------ MATERIAL

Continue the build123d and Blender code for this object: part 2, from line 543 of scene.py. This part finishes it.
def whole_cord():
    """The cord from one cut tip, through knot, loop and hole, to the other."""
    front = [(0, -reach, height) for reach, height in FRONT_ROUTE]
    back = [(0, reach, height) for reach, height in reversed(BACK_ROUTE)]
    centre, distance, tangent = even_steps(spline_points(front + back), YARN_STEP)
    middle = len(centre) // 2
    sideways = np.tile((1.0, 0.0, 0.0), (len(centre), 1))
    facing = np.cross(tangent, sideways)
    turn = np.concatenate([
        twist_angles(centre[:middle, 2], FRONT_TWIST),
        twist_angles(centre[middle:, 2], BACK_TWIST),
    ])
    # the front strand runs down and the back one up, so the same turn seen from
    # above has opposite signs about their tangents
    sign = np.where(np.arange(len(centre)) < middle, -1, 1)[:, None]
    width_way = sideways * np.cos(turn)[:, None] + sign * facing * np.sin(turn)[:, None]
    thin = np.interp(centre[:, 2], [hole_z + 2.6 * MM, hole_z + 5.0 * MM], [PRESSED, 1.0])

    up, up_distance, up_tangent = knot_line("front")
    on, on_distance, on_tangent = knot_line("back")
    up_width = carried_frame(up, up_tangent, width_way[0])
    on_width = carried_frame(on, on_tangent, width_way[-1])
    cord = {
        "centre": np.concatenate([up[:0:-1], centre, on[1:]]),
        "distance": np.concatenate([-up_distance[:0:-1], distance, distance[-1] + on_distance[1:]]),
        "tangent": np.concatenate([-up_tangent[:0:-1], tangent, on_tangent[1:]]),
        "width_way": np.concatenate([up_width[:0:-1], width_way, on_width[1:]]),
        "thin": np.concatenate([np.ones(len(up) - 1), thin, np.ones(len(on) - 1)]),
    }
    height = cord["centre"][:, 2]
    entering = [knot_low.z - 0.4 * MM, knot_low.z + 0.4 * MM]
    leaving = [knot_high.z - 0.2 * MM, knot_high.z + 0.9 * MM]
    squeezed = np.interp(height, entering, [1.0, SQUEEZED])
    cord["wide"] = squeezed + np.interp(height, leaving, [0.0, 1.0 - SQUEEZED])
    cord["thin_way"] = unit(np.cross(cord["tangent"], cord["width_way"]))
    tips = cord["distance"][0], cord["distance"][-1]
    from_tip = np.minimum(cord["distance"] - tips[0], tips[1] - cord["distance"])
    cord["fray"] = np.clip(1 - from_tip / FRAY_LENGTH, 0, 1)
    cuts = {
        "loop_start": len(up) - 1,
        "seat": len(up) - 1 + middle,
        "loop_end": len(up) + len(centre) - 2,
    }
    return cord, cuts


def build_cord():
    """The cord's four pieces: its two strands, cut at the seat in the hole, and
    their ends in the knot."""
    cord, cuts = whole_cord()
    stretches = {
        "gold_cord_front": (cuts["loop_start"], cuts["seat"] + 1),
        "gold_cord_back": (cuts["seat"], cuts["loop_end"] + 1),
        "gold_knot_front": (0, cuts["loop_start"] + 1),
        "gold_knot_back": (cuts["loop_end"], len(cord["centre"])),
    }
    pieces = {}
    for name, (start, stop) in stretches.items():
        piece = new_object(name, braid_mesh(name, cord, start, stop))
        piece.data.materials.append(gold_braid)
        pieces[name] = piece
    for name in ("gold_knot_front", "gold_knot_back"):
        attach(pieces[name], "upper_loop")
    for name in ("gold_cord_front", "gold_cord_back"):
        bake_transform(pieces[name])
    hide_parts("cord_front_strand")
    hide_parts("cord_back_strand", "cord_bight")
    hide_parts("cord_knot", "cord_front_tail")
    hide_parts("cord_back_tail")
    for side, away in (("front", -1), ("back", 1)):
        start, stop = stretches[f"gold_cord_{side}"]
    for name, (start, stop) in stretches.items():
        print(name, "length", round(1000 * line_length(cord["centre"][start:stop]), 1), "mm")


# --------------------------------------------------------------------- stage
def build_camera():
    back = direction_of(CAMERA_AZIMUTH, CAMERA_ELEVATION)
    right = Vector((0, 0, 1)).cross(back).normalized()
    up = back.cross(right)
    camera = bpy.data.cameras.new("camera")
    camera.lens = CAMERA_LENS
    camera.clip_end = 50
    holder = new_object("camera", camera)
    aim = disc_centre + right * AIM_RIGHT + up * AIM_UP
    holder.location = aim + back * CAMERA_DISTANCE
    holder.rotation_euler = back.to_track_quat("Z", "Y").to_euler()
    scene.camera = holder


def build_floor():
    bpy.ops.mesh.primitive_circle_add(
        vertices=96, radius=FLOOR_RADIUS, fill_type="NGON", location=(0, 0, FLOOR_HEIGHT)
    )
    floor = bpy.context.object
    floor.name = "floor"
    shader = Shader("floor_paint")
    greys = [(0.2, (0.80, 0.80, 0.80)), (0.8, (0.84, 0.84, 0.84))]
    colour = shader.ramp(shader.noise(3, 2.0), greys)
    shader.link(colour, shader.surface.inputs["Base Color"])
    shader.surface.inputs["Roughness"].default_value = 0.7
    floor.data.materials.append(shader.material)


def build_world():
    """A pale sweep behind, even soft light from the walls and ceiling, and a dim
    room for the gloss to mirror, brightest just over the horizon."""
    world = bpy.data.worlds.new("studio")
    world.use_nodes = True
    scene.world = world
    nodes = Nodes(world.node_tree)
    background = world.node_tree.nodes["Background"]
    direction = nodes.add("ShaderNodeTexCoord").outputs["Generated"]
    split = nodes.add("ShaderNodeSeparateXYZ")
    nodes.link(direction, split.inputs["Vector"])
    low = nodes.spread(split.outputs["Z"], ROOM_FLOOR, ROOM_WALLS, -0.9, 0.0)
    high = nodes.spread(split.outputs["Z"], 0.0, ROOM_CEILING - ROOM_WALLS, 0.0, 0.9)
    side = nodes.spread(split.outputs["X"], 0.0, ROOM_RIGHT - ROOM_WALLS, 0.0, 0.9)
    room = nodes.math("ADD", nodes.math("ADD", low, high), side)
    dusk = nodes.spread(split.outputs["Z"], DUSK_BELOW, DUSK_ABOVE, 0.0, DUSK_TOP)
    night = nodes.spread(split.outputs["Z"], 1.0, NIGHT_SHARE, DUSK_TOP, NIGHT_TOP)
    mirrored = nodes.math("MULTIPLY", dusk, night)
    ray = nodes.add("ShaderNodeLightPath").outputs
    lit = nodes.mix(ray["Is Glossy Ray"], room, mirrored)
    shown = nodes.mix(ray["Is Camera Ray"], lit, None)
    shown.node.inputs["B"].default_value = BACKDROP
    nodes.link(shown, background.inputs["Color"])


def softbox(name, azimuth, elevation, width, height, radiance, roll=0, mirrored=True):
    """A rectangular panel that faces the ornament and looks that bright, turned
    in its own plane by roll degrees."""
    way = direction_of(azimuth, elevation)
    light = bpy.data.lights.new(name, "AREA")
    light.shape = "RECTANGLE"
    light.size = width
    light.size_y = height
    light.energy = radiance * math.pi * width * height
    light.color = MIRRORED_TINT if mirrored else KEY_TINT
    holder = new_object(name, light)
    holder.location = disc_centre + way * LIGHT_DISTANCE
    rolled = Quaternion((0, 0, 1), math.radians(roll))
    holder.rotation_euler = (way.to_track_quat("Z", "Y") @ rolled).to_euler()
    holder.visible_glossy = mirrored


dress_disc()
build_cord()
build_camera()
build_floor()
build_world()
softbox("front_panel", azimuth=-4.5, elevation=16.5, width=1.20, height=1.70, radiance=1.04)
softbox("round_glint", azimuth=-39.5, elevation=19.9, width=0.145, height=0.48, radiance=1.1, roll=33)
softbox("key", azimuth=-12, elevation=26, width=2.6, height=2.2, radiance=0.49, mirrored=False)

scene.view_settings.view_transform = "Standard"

------------
------ MATERIAL

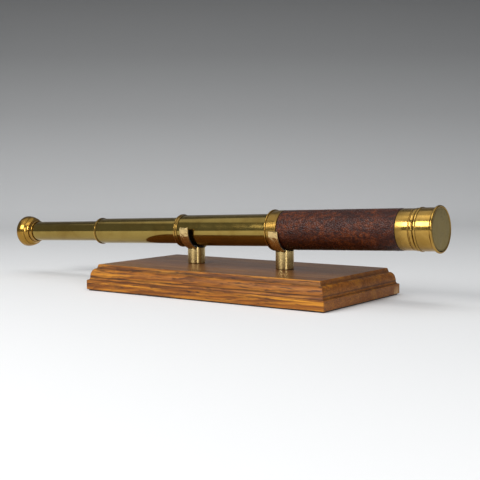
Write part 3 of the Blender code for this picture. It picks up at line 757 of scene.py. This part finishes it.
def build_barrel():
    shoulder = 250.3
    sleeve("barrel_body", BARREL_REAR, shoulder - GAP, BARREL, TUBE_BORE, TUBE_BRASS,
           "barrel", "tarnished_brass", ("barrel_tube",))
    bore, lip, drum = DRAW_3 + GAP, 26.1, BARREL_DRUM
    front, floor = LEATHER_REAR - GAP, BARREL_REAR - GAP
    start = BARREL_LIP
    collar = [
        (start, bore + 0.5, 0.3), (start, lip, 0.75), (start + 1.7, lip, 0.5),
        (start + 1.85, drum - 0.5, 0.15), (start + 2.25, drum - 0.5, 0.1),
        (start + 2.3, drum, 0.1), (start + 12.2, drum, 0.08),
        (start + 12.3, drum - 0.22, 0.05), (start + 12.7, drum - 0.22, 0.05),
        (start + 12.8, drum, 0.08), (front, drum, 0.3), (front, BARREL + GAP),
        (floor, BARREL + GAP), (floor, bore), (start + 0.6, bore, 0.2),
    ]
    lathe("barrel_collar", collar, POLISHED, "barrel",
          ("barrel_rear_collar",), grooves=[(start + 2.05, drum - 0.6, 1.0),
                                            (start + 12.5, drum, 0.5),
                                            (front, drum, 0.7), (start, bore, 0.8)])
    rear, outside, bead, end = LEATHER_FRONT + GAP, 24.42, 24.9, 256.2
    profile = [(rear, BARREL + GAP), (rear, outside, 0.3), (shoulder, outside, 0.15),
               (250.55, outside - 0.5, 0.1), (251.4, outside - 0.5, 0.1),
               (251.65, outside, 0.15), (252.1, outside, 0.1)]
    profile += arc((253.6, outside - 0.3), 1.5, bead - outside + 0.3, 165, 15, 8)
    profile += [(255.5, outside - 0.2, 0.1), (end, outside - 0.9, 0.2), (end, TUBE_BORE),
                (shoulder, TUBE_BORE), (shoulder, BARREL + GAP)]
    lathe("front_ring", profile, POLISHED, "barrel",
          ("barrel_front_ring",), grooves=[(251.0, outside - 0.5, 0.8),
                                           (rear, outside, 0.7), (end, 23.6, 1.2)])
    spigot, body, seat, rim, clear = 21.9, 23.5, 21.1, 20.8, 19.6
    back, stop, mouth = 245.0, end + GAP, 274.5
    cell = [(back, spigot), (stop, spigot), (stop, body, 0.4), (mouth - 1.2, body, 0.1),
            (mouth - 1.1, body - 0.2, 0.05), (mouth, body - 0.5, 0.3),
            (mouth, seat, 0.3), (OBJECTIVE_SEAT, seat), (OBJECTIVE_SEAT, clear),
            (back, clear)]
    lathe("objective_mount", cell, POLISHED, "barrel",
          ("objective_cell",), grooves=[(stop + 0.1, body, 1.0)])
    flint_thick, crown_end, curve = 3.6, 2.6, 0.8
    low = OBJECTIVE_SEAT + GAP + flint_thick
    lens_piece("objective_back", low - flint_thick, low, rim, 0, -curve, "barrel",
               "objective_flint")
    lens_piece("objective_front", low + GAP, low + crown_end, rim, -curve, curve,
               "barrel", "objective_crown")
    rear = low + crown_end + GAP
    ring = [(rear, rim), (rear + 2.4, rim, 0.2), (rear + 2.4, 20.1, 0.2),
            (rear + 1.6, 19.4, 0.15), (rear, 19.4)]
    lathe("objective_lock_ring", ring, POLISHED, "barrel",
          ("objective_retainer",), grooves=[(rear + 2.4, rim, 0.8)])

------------

▸ **WHAT THE EXERCISE ASKS**
Pick out and copy the lines of the material that include the word "scene".

▸ **EXERCISE RESULT**
Continue the build123d and Blender code for this object: part 2, from line 543 of scene.py. This part finishes it.
    scene.camera = holder
    scene.world = world
scene.view_settings.view_transform = "Standard"
Write part 3 of the Blender code for this picture. It picks up at line 757 of scene.py. This part finishes it.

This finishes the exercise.